**Work to complete:**
Set down exactly the lines of the listing below, please, beginning with the first and ending with the line that holds "screws: tuple[Point2, ...]".

**Collected data:**
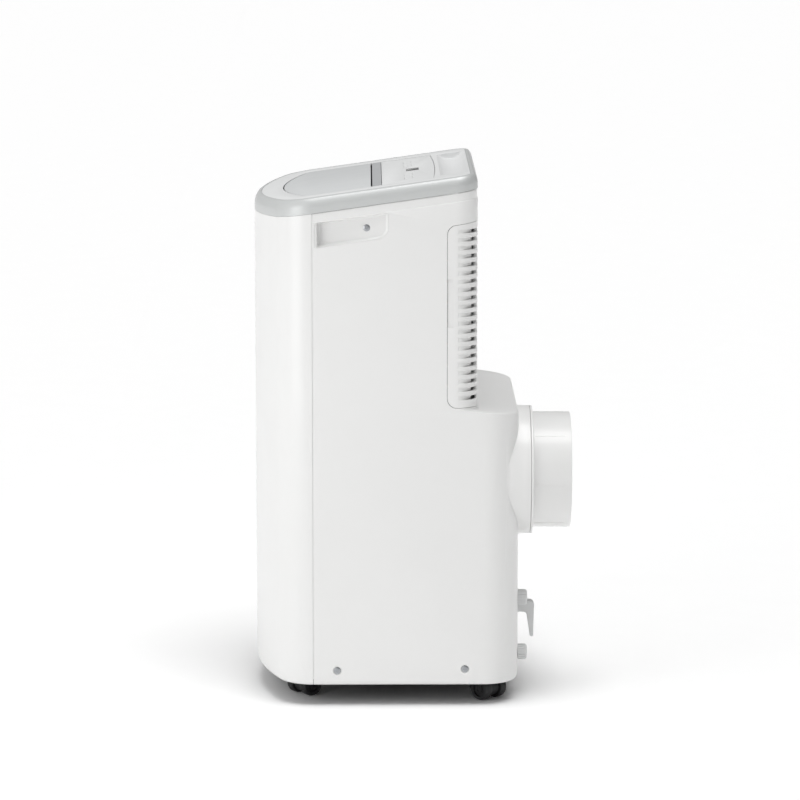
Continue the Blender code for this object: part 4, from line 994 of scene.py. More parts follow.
@dataclass
class Casing(Assembly):
    """The two white casings, with the boss, the grille opening, the intake and the screw recesses."""

    seam_reach: float = 0.006
    ledge_radius: float = 0.0035
    boss_radius: float = 0.082
    boss_start: float = 0.104
    boss_end: float = 0.1488
    boss_bore: float = 0.074
    grille_front: float = 0.0415
    grille_low: float = 0.3832
    grille_drop: float = 0.0402
    grille_corner: float = 0.012
    intake_columns: tuple[Point2, ...] = ((-0.126, -0.079), (-0.071, -0.024))
    handle_low: float = -0.044
    handle_high: float = -0.012
    handle_start: float = -0.1245
    handle_end: float = -0.031
    handle_corner: float = 0.014
    handle_top_corner: float = 0.004
    handle_front_corner: float = 0.003
    handle_screw_y: float = -0.059
    pocket_depths: Point2 = (0.0110, 0.0070)
    pocket_wall: float = 0.0018
    screws: tuple[Point2, ...] = ((-0.097, 0.046), (0.065, 0.048))

    def front_cover(self) -> None:
        """Builds the bowed front cover, with a tongue behind each side seam."""
        env, reach = self.env, self.seam_reach
        nose = [env.edge_radius + (env.nose_height - env.edge_radius) * i / 5 for i in range(1, 6)]
        heights = [*env.edge_heights, *(env.bottom_z + rise for rise in nose)]
        rows = [at_height(env.nosed(env.front_plan(env.edge_inset(z)), z), z) for z in heights]
        lip = ((0.0, 0.0006), (0.0003, 0.0002))
        rows += [at_height(env.front_plan(inset), -drop, env.on_top) for inset, drop in lip]
        cover = walled(from_rows("front_skin", rows), env.wall)
        ends = (env.seam_y - reach, env.seam_y + reach)
        outline = [(y, env.bottom_z + 0.008) for y in ends] + [(y, env.shoulder(y) - 0.002) for y in reversed(ends)]
        tongues = [side_prism("tongue", outline, side, env.half - 0.0027, env.half - 0.0012) for side in SIDES]
        self.shop.fit(joined("front", cover, *tongues), "front_casing", "cabinet", MOULDED_ABS, "front_cover")

    def ledge_rows(self) -> list[list[Point3]]:
        """Rounds the upper edge of the lower bulge and the corner behind it.

        Returns:
            The rows, from the bulge up to the upper back.
        """
        env, radius = self.env, self.ledge_radius
        outer, inner = env.rear_plan(True), env.rear_plan(False)
        depth = env.lower_rear_y - env.upper_rear_y
        turns = [pi / 2 * i / 6 for i in range(7)]
        steps = [(radius * (1 - cos(turn)) / depth, radius * (sin(turn) - 1)) for turn in turns]
        steps += [(1 - radius * (1 - sin(turn)) / depth, radius * (1 - cos(turn))) for turn in turns]
        arc_start = inner[1][1]
        rows = []
        for share, rise in steps:
            row = []
            for (ox, oy), (ix, iy) in zip(outer, inner):
                x, y = ox + (ix - ox) * share, oy + (iy - oy) * share
                swell = min(1.0, hypot(ix - ox, iy - oy) / radius)
                ledge = env.ledge_z - env.ledge_slope * (max(y, arc_start) - env.upper_rear_y)
                row.append((x, y, ledge + rise * swell))
            rows.append(row)
        return rows

    def rear_skin(self) -> Piece:
        """Makes the back casing's skin: lower bulge, ledge, upper back and the slight step under the band.

        Returns:
            The skin, with its wall.
        """
        env = self.env
        rows = [at_height(env.rear_plan(True, env.edge_inset(z)), z) for z in env.edge_heights]
        rows += self.ledge_rows()
        for inset, drop in ((0.0, 0.0125), (0.0004, 0.0117), (0.0008, 0.0112), (0.0008, 0.0009), (0.0012, 0.0004)):
            rows.append(at_height(env.rear_plan(False, inset), -drop, env.on_top))
        return walled(from_rows("rear_skin", rows), env.wall)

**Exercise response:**
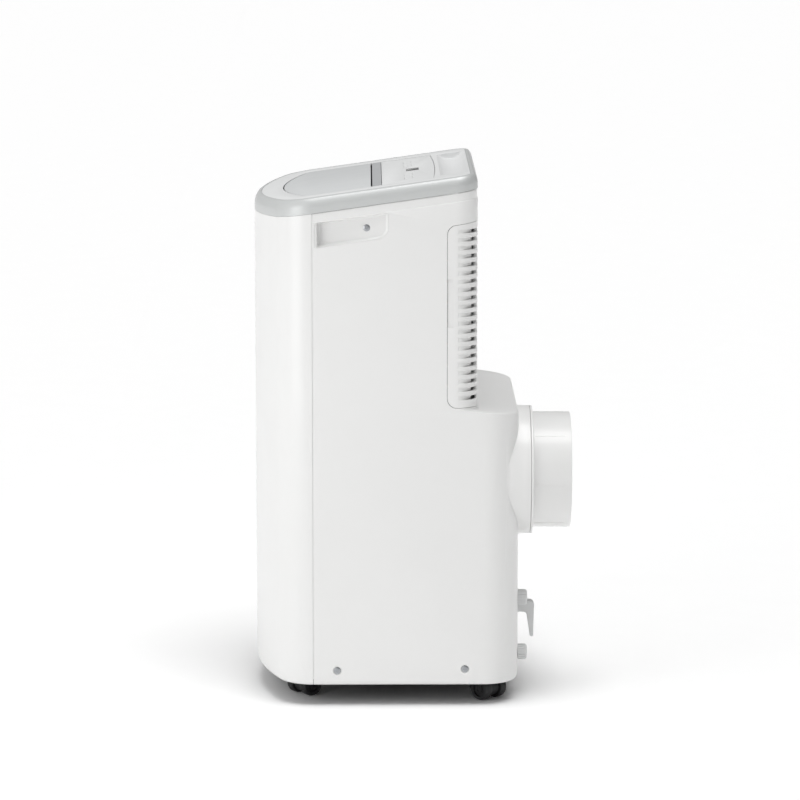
Continue the Blender code for this object: part 4, from line 994 of scene.py. More parts follow.
@dataclass
class Casing(Assembly):
    """The two white casings, with the boss, the grille opening, the intake and the screw recesses."""

    seam_reach: float = 0.006
    ledge_radius: float = 0.0035
    boss_radius: float = 0.082
    boss_start: float = 0.104
    boss_end: float = 0.1488
    boss_bore: float = 0.074
    grille_front: float = 0.0415
    grille_low: float = 0.3832
    grille_drop: float = 0.0402
    grille_corner: float = 0.012
    intake_columns: tuple[Point2, ...] = ((-0.126, -0.079), (-0.071, -0.024))
    handle_low: float = -0.044
    handle_high: float = -0.012
    handle_start: float = -0.1245
    handle_end: float = -0.031
    handle_corner: float = 0.014
    handle_top_corner: float = 0.004
    handle_front_corner: float = 0.003
    handle_screw_y: float = -0.059
    pocket_depths: Point2 = (0.0110, 0.0070)
    pocket_wall: float = 0.0018
    screws: tuple[Point2, ...] = ((-0.097, 0.046), (0.065, 0.048))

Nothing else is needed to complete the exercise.